1. Contiki itself is built and uses protothreads. As they share a
single stack they for sure are non-preemptive.

2. Totally unrelated to the rest of Contiki there's the
multi-threading library. Note that the name says nothing about
preemtion! That library defines an interface for threads with
individual stacks (in contrast to the shared stack protothreads).
Those threads can either be scheduled in an non-preemptive fashion
(relying on the threads calling mt_yield() _OR_ in a preemptive way.
The docs referenced below say:

"Additionally, two functions for controlling the preemption (if any)
must be implemented: mtarch_pstart() and mtarch_pstop(). If no
preemption is used, these functions can be implemented as empty
functions."

So with the background above it should be clear that the two functions
are supposed to start / stop the preemptive scheduler. Usually that
would be some timer interrupt handler doing thread context switching.

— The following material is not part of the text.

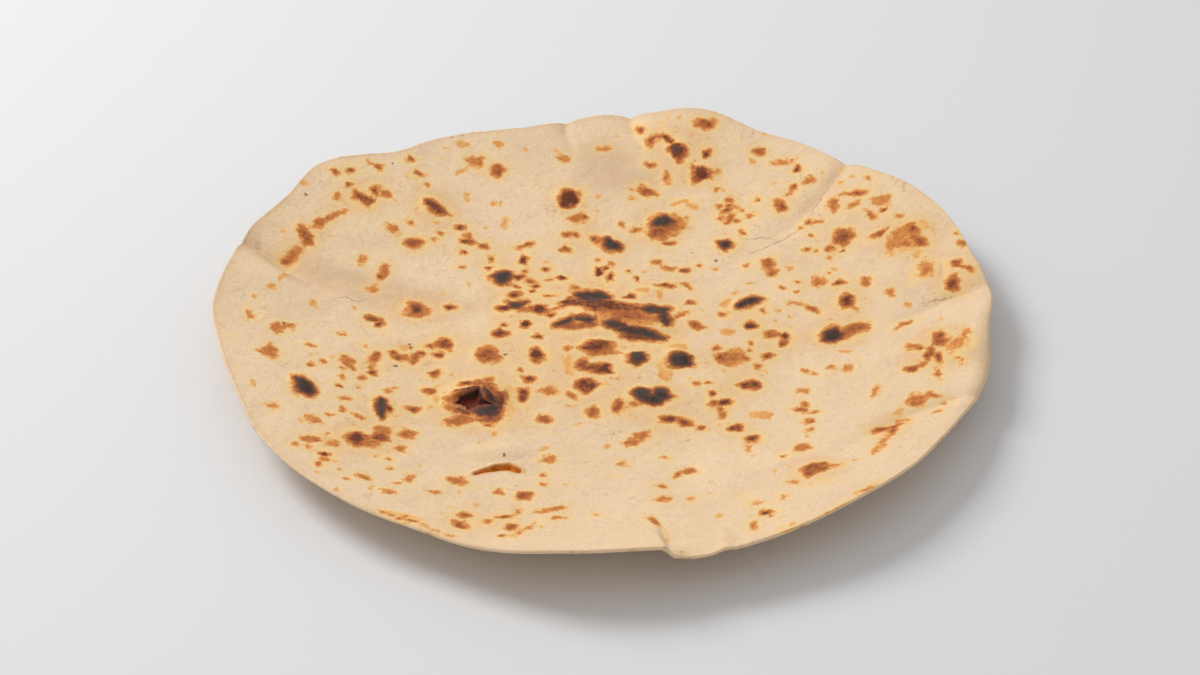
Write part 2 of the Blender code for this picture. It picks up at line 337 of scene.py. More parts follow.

According to my knowledge there's no "architecture support for
multi-threading" implementation that supports preemption. Therefore
the multi-threading example program I wrote presumes non-preemption:
http://contiki.git.sourceforge.net/git/gitweb.cgi?p=contiki/contiki;a=blob_plain;f=examples/multi-threading/multi-threading.c;hb=HEAD

One might ask what the usecases of non-preemptive scheduled threads
with individual stacks are. The example program shows one: Recursion.